Etchemendy would sit down with searchers and relate the “horror story” of how, in a previous search at an unspecified university, one candidate—a sitting president at a different school—ended up losing his job after the shortlist of finalists leaked to a student newspaper.
“That person, it turned out, did not get the job and was fired from his current position, because he showed a lack of loyalty to his current position,” Etchemendy said. “So that’s the kind of horror story in the back of your mind.”
Etchemendy—who served as the vice chair of Stanford’s 1998 presidential search committee and who said he has consulted Harvard search committees—said this story helps explain Harvard’s desire to keep candidate names private in its ongoing search for the successor to University President Drew G. Faust. The University has been seeking the next president since Faust announced over the summer she plans to step down in June 2018.
Harvard presidential searches are known for their secrecy; searchers have sometimes gone to extreme measures to keep candidate names confidential, even sneaking contenders up back-service stairways and through garages to evade reporters. This year’s iteration of the search has been no different. The committee seeking Harvard’s 29th president—comprising all twelve members of the Harvard Corporation and three members of the Board of Overseers—has repeatedly declined to comment on the search.
In an interview last week, though, Etchemendy offered some clues to how Harvard’s search is likely progressing.

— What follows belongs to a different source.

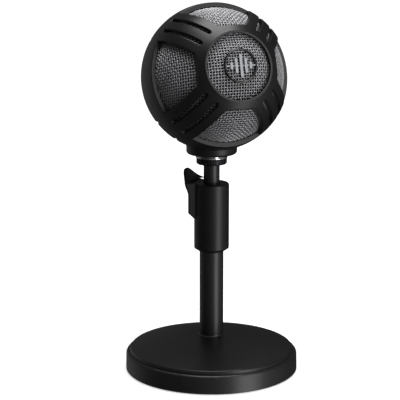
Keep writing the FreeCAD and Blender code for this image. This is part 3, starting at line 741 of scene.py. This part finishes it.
def main():
    """Builds the whole scene."""
    register()
    bpy.ops.microphone.base()
    bpy.ops.microphone.stand()
    bpy.ops.microphone.swivel()
    bpy.ops.microphone.shells()
    bpy.ops.microphone.badge()
    bpy.ops.microphone.electronics()
    bpy.ops.microphone.front_grille()
    bpy.ops.microphone.rear_grille()
    bpy.ops.microphone.foam()
    bpy.ops.microphone.studio()


if __name__ == "__main__":
    main()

Drawing on his own experience leading scores of administrative searches at Stanford, Etchemendy described a monthslong, intense process involving hundreds of hours of research, interviews, and exhausting travel meant to bring searchers together.

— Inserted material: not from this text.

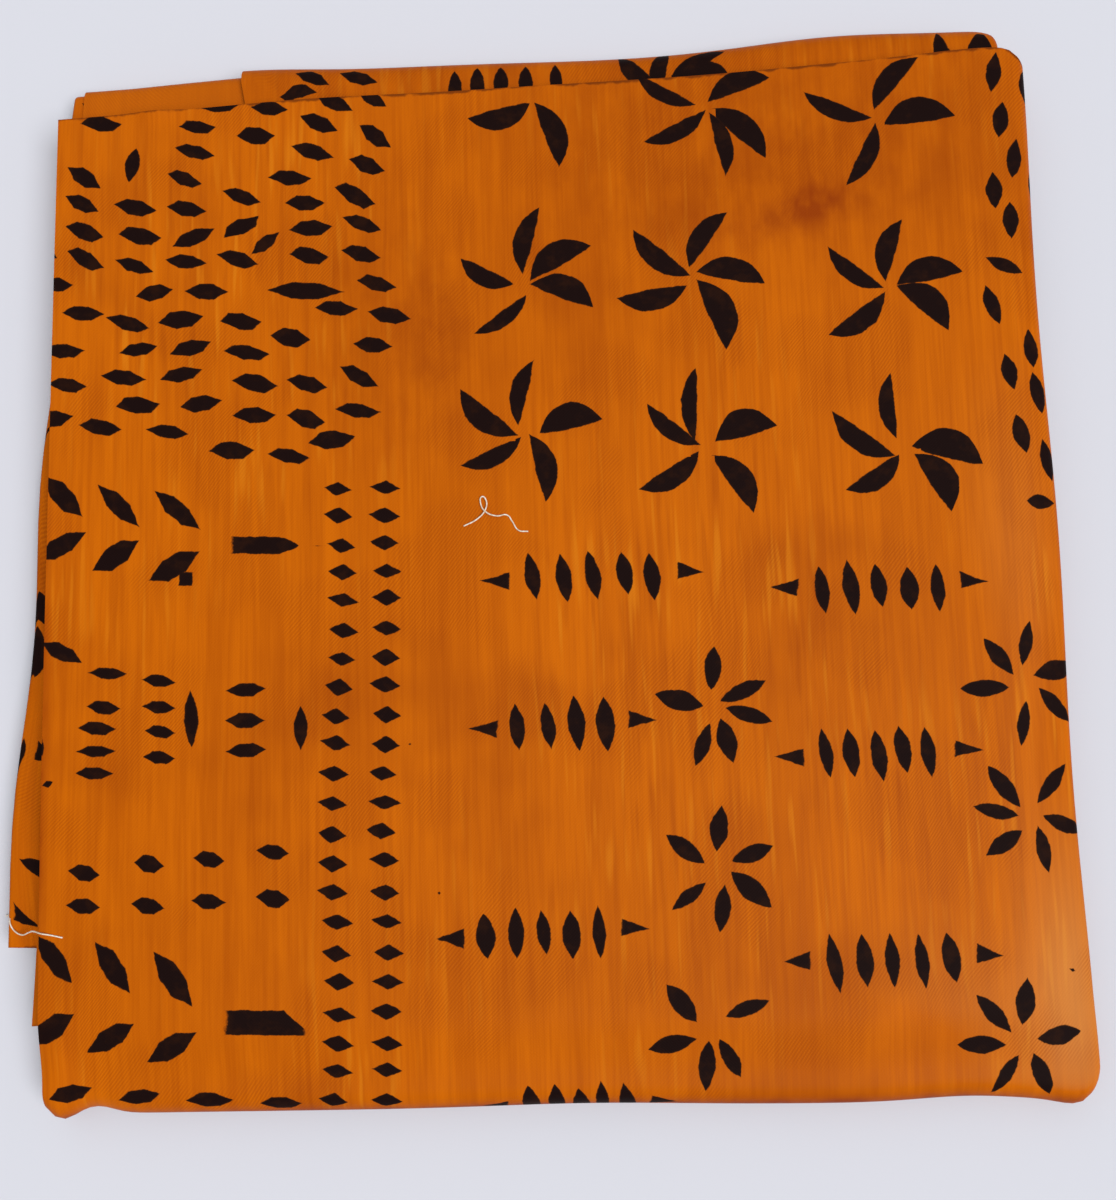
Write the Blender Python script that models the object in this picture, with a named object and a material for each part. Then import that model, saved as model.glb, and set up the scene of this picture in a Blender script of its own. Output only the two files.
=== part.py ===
"""A length of hand-printed cotton, folded flat.

The cloth is one sheet. It is folded in four across its width, selvedges to the
left, and the band this gives is folded in three along its length: a top run
that shows, a base run on the ground, and an inner run tucked between the two.
+X runs to the right, +Y away from the viewer's side and +Z up. The origin is
under the middle of the pile, at the height of the ground.
"""

import math
from collections import namedtuple

import bmesh
import bpy

# Driving sizes, in metres
PILE_WIDTH = 0.285
PILE_LENGTH = 0.304
SHEET = 0.0010
GAP = 0.0004
PITCH = SHEET + GAP
LAYERS = 4

# Heights of the innermost layer of each run
BASE_HEIGHT = SHEET / 2 + (LAYERS - 1) * PITCH
INNER_HEIGHT = BASE_HEIGHT + PITCH
TOP_HEIGHT = INNER_HEIGHT + LAYERS * PITCH

# Radii of the two folds across the band, at its innermost layer
NEAR_RADIUS = 0.0019
FAR_RADIUS = (INNER_HEIGHT - BASE_HEIGHT) / 2
OUTER_REACH = (LAYERS - 1) * PITCH + SHEET / 2

# From a bend's outermost place to its middle. The two right bends share one
# middle, so that the inner one lies within the outer one.
RIGHT_BEND_REACH = 1.5 * PITCH + SHEET / 2
LEFT_BEND_REACH = 0.5 * PITCH + SHEET / 2

# The lines of the open front and the two folds, against a square pile
FRONT_SETBACK = 0.0127
FRONT_SLOPE = math.tan(math.radians(3.2))
FAR_SLOPE = math.tan(math.radians(2.0))
NEAR_SLOPE = math.tan(math.radians(-0.8))

# The top run settles beside the inner run and past the inner run's open end
SETTLE_LENGTH = 0.020
SHOULDER_WIDTH = 0.024
SHOULDER_CLEARANCE = 0.002
SHOULDER_DROP_FAR = 0.0016
SHOULDER_DROP_NEAR = 0.0046

# The top run's soft swell: its height, its two wavelengths and its start across
TOP_SWELL = 0.0007
SWELL_ACROSS = 0.19
SWELL_ALONG = 0.23
SWELL_START = 0.7

# Segments of the mesh along each stretch
FLAT_STEPS = 7
SHOULDER_STEPS = 3
OUTER_BEND_STEPS = 8
SMALL_BEND_STEPS = 5
TOP_STEPS = 6
SETTLE_STEPS = 4
FOLD_STEPS = 7
BASE_STEPS = 5
INNER_STEPS = 6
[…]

Etchemendy also drew on more personal experience of Harvard’s search process; in the University’s last presidential search, Etchemendy made the search committee’s shortlist, The Crimson reported in Jan. 2007.
Search committee members typically spend the first two months gathering information about candidates as well as the state of the university, Etchemendy said. This timeline matches with Harvard’s current search; senior fellow of the Corporation William F. Lee ’72, who chairs the University’s search committee, has said the committee spent much of July and August doing this kind of “information-gathering.”
Etchemendy said this kind of research is necessary to find the right set of candidates—he said top contenders are almost never people who would apply for the job.
“So obviously you advertise the opening, but the applicants you get are generally not really qualified, which is kind of odd,” Etchemendy said. “So you have to actually do an active search and figure out who is out there, who we might be interested in.”
Following that research period, committee members begin travelling around to meet people—usually top administrators at universities across the country—to gather their input on the search, according to Etchemendy. He said this input-seeking phase generally lasts for another two to three months.
He added that, sometimes, higher education experts interviewed by search committees end up as candidates themselves.
“So it’s funny, you meet with a person, and ask about, ‘What is your opinion of Harvard? What should we be looking for in a president, who is out there that we should be looking at?’” Etchemendy said. “And it might well be that the person you are talking to is also someone that you are interested in.”
After wrapping up these meetings, committees work to pare to a shortlist, Etchemendy said. Committee members then bring in a select handful of finalists for day-long interviews, “maybe even day and a half” interviews.
Searchers typically prepare a list of questions for the candidate to answer, but only tell contenders some of the topics in advance. Candidate interviews take place in a variety of settings: at more formal meetings as well as over meals like lunch and dinner. Etchemendy said this is meant to test how candidates behave “socially,” as well as how they would interact with top donors in social settings.
The constant travel and the hours and hours of interviews are meant to bring searchers together, Etchemendy said. He said the search process “bonds the committee.”
“That is really important because you don’t want to get to the end of the search and have committee members either not trusting each other or really violently disagreeing about who are viable candidates,” he said. “And so there’s a kind of community building exercise that goes on.”
Another element that fosters a sense of camaraderie is the total confidentiality of the process, Etchemendy said. He noted that no candidate knows who any of the other candidates are until the very end of the search. Even searchers’ closest family members are kept in the dark.
“I tell search committee members, don’t even tell your spouse what’s going on in the search,” Etchemendy said.
Etchemendy said he is unsure who is likely on Harvard’s shortlist this time around, though he said he thinks it is an “absolute incredible privilege and honor” to hold the University’s top job. Nonetheless, he said he was never seriously interested in the position in 2007.
He said he made his lack of interest clear to the 2007 search committee “early on.” But he said he did not mind reading his name as a potential candidate in The Crimson.
“So you know, it doesn’t hurt—basically it doesn’t hurt anybody to be mentioned as a potential candidate for the presidency of Harvard,” he said.